VisualTextualRank: An Extension of VisualRank to Large-Scale Video Shot Extraction Exploiting Tag Co-occurrence

Nga H. DO  Keiji YANAI  

IEICE TRANSACTIONS on Information and Systems   Vol.E98-D   No.1   pp.166-172
Publication Date: 2015/01/01
Online ISSN: 1745-1361
DOI: 10.1587/transinf.2014EDP7106
Type of Manuscript: PAPER
Category: Image Processing and Video Processing
shot ranking,  tag co-occurence,  visual features,  bipartite graph,  

Full Text: PDF(2.5MB)
>>Buy this Article

In this paper, we propose a novel ranking method called VisualTextualRank which ranks media data according to the relevance between the data and specified keywords.

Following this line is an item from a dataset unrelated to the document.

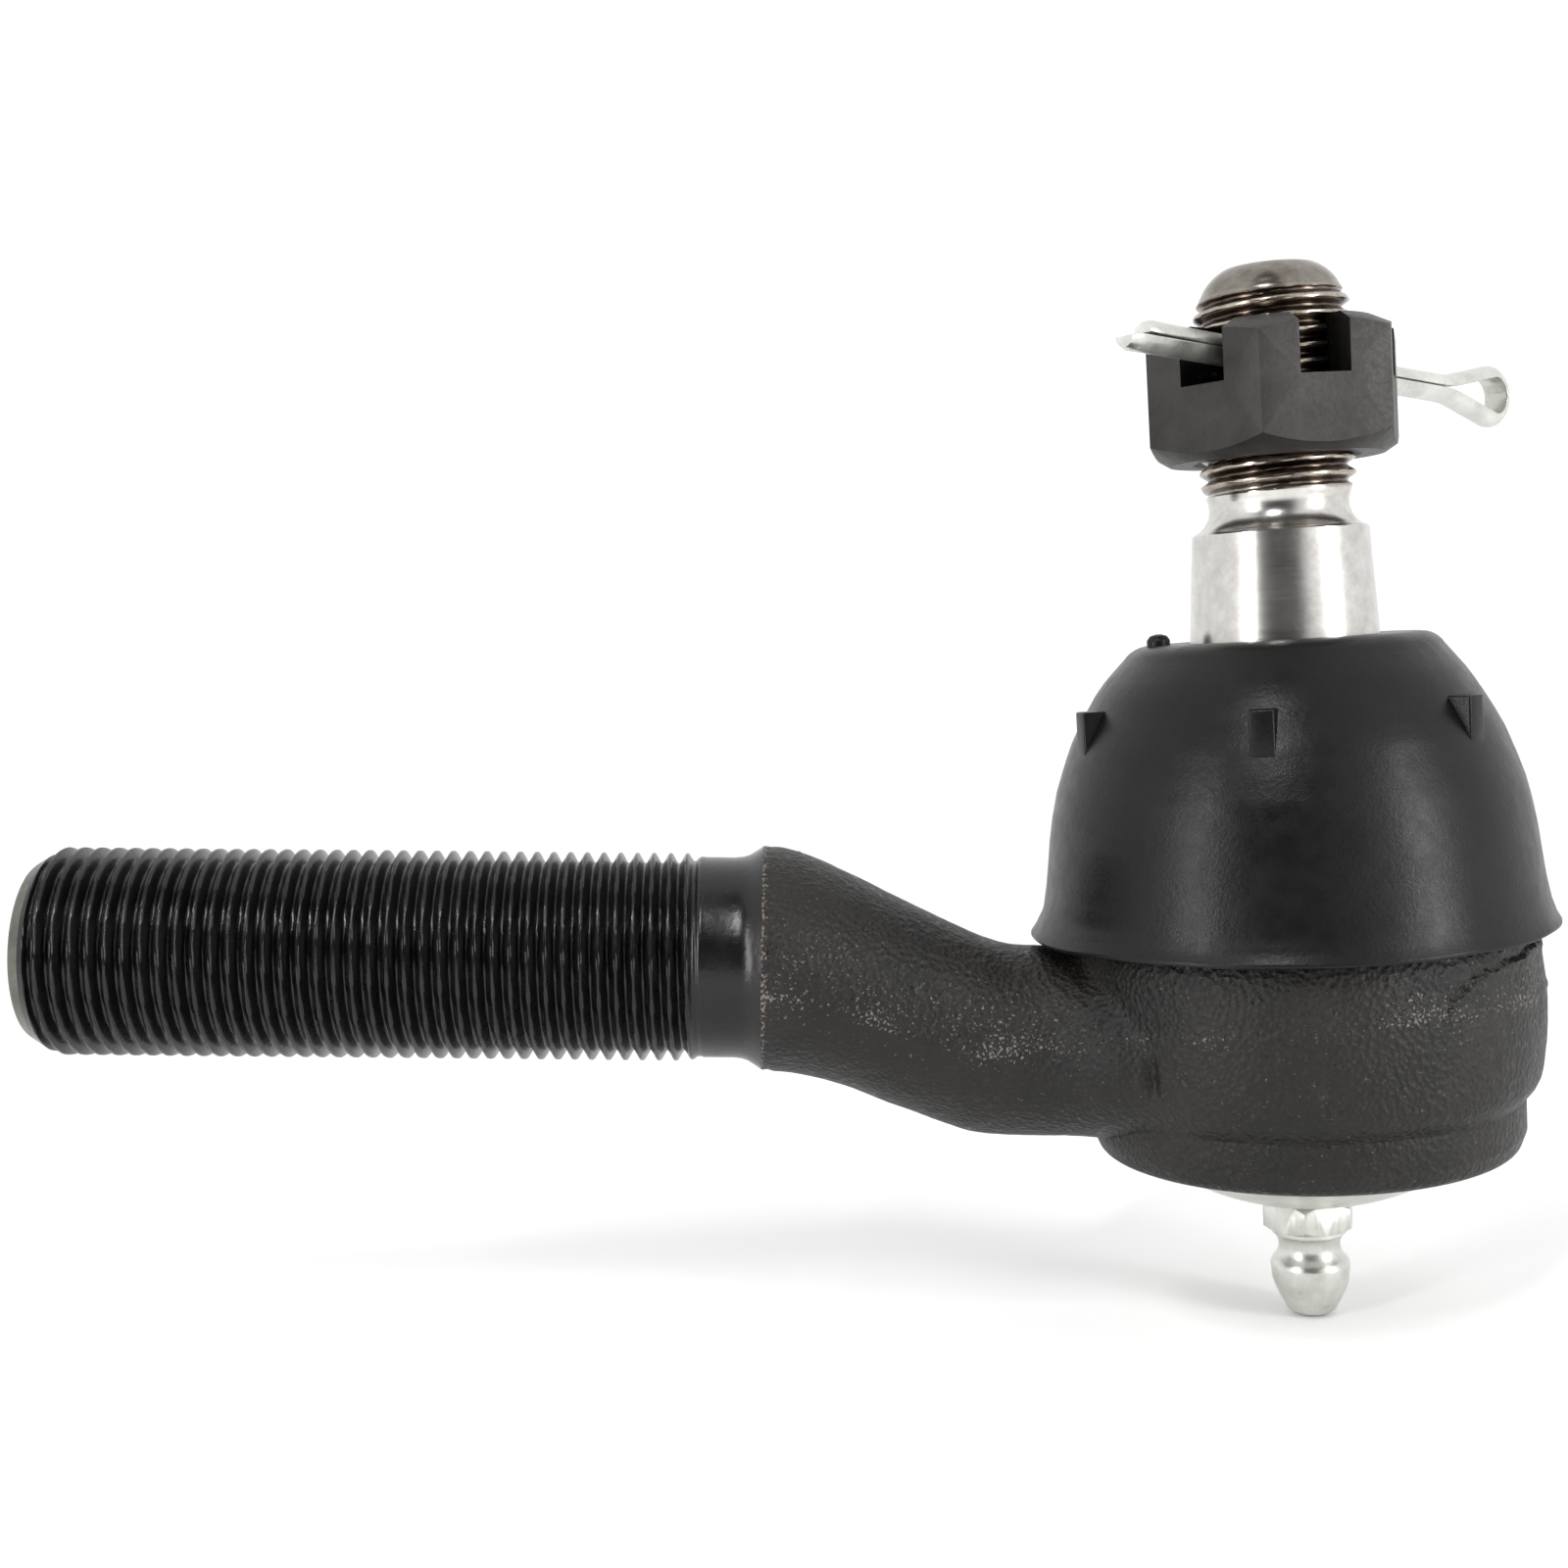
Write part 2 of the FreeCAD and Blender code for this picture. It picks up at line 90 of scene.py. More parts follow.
STUD_R = 6.35
STUD_PITCH = 25.4 / 20
STUD_DEPTH = 0.72
TAPER_R0 = mounts["stud_taper"]["dims"]["r_mm"]
TAPER_TOP_Z = mounts["stud_taper"]["dims"]["length_mm"]
STUD_TIP_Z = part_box("ball_stud")[1].z / MM
NUT_LOW_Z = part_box("slotted_nut")[0].z / MM
NUT_TOP_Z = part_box("slotted_nut")[1].z / MM
NUT_AF = 19.05            # across flats
SLOT_W = 4.2
SLOT_LOW_Z = 20.6
PIN_Z = 22.95
PIN_AZIMUTH = 49.3        # degrees from -Y towards -X, where the pin's tips point
NUT_FIRST_FACE = math.radians(270 - PIN_AZIMUTH)
PIN_DROOP = 3.4           # degrees by which the eye hangs below the tips
PIN_R = 1.2
BOOT_LIP_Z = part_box("dust_boot")[0].z / MM
NUB_R = 17.7              # six short ribs on the boot's shoulder
NUB_LOW_Z, NUB_TOP_Z = -8.6, -5.0
NUB_START = 251           # azimuth of the first, in degrees
PIP_XY = (-10.6, -1.0)    # moulding pip on the boot's top
FITTING_HEAD_R = mounts["grease_fitting_head"]["dims"]["r_mm"]
FITTING_HEAD_Z = mounts["grease_fitting_head"]["pos_m"][2] / MM
FITTING_TIP_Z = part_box("grease_fitting_body")[0].z / MM
FITTING_AF = 7.14
FITTING_FIRST_FACE = math.radians(282)

SOCKET_TOP_Z = BALL_Z + 7.4
SOCKET_BORE_R = 14.3
SOCKET_SEAT_R = 14.25     # spherical, under the opening
RIM_Z = -42.6             # underside of the rolled rim
RIM_LIP_R = 15.0
COVER_TOP_Z = -40.4
COVER_LOW_Z = -41.9


# ---- mesh helpers --------------------------------------------------------------------------
def new_object(name, verts, faces):
    """A mesh object from points in millimetres."""
    mesh = bpy.data.meshes.new(name)
    mesh.from_pydata(np.asarray(verts, float) * MM, [], faces)
    work = bmesh.new()
    work.from_mesh(mesh)
    bmesh.ops.remove_doubles(work, verts=work.verts, dist=1e-7)
    bmesh.ops.recalc_face_normals(work, faces=work.faces)
    work.to_mesh(mesh)
    work.free()
    obj = bpy.data.objects.new(name, mesh)
    bpy.context.scene.collection.objects.link(obj)
    return obj


def skin(name, rings, loop=False, caps=False):
    """Quads over an array (rows, columns, 3) of points whose columns wrap round."""
    rows, columns, _ = rings.shape
    i = np.arange(rows if loop else rows - 1)[:, None]
    j = np.arange(columns)[None, :]
    ahead, beside = (i + 1) % rows, (j + 1) % columns
    quads = np.stack([i * columns + j, i * columns + beside,
                      ahead * columns + beside, ahead * columns + j], -1).reshape(-1, 4).tolist()
    if caps:
        quads.append(list(range(columns))[::-1])
        quads.append([(rows - 1) * columns + k for k in range(columns)])
    return new_object(name, rings.reshape(-1, 3), quads)


def softened(outline, width=0.12):
    """Rounds each sharp corner of an outline of (radius, height) over the given width."""
    points = [Vector(p) for p in outline]
    result = []
    for k, here in enumerate(points):
        back, on = points[k - 1] - here, points[(k + 1) % len(points)] - here
        if here.x < 1e-6 or back.length < 1e-6 or on.length < 1e-6 or back.angle(on) > 2.75:
            result.append(here)
            continue
        a = here + back.normalized() * min(width, back.length * 0.4)
        b = here + on.normalized() * min(width, on.length * 0.4)
        for t in (0, 0.25, 0.5, 0.75, 1):
            result.append(a.lerp(here, t).lerp(here.lerp(b, t), t))
    return [(p.x, p.y) for p in result]


def arc(start, middle, end, count=10):
    """Points of the circle arc through three (radius, height) points, without the first."""
    a, b, c = (complex(*p) for p in (start, middle, end))
    w = (c - a) / (b - a)
    centre = (b - a) * (w - abs(w) ** 2) / (2j * w.imag) + a
    turn_b = np.angle((b - centre) / (a - centre))
    turn = np.angle((c - centre) / (a - centre))
    if turn_b * turn < 0 or abs(turn_b) > abs(turn):
        turn -= math.copysign(2 * math.pi, turn)
    steps = [centre + (a - centre) * np.exp(1j * turn * k / count) for k in range(1, count + 1)]
    return [(p.real, p.imag) for p in steps]


def circles(points, angle):
    """Rings of points (rows, columns, 3) for a list of (radius, height)."""
    p = np.array(points)
    return np.stack([p[:, :1] * np.cos(angle), p[:, :1] * np.sin(angle), p[:, 1:] + 0 * angle], -1)


def turned(name, outline, columns=128):
    """A closed outline of (radius, height) turned about Z."""
    return skin(name, circles(outline, np.arange(columns) * 2 * math.pi / columns), loop=True)


def apply_modifiers(obj):
    evaluated = obj.evaluated_get(bpy.context.evaluated_depsgraph_get())
    mesh = bpy.data.meshes.new_from_object(evaluated)
    obj.modifiers.clear()
    old, obj.data = obj.data, mesh
    bpy.data.meshes.remove(old)
    return obj


def combine(obj, other, operation):
    """Boolean of two closed meshes; the other object is used up."""
    tool = obj.modifiers.new("combine", "BOOLEAN")
    tool.operation = operation
    tool.object = other
    tool.solver = "MANIFOLD"
    apply_modifiers(obj)
    bpy.data.objects.remove(other)
    return obj


def cleaned(obj, reach=0.004):
    """Merges points closer than the reach, in millimetres, and drops the slivers between them."""
    work = bmesh.new()
    work.from_mesh(obj.data)
    bmesh.ops.remove_doubles(work, verts=work.verts, dist=reach * MM)
    bmesh.ops.dissolve_degenerate(work, dist=reach * MM, edges=work.edges)
    bmesh.ops.triangulate(work, faces=[f for f in work.faces if len(f.verts) > 4])
    bmesh.ops.dissolve_degenerate(work, dist=reach * MM, edges=work.edges)
    loose = [v for v in work.verts if not v.link_faces]
    bmesh.ops.delete(work, geom=loose, context="VERTS")
    work.to_mesh(obj.data)
    work.free()
    return obj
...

We apply our method to the system of video shot ranking which aims to automatically obtain video shots corresponding to given action keywords from Web videos. The keywords can be any type of action such as “surfing wave” (sport action) or “brushing teeth” (daily activity). Top ranked video shots are expected to be relevant to the keywords. While our baseline exploits only visual features of the data, the proposed method employs both textual information (tags) and visual features. Our method is based on random walks over a bipartite graph to integrate visual information of video shots and tag information of Web videos effectively. Note that instead of treating the textual information as an additional feature for shot ranking, we explore the mutual reinforcement between shots and textual information of their corresponding videos to improve shot ranking. We validated our framework on a database which was used by the baseline. Experiments showed that our proposed ranking method, VisualTextualRank, improved significantly the performance of the system of video shot extraction over the baseline.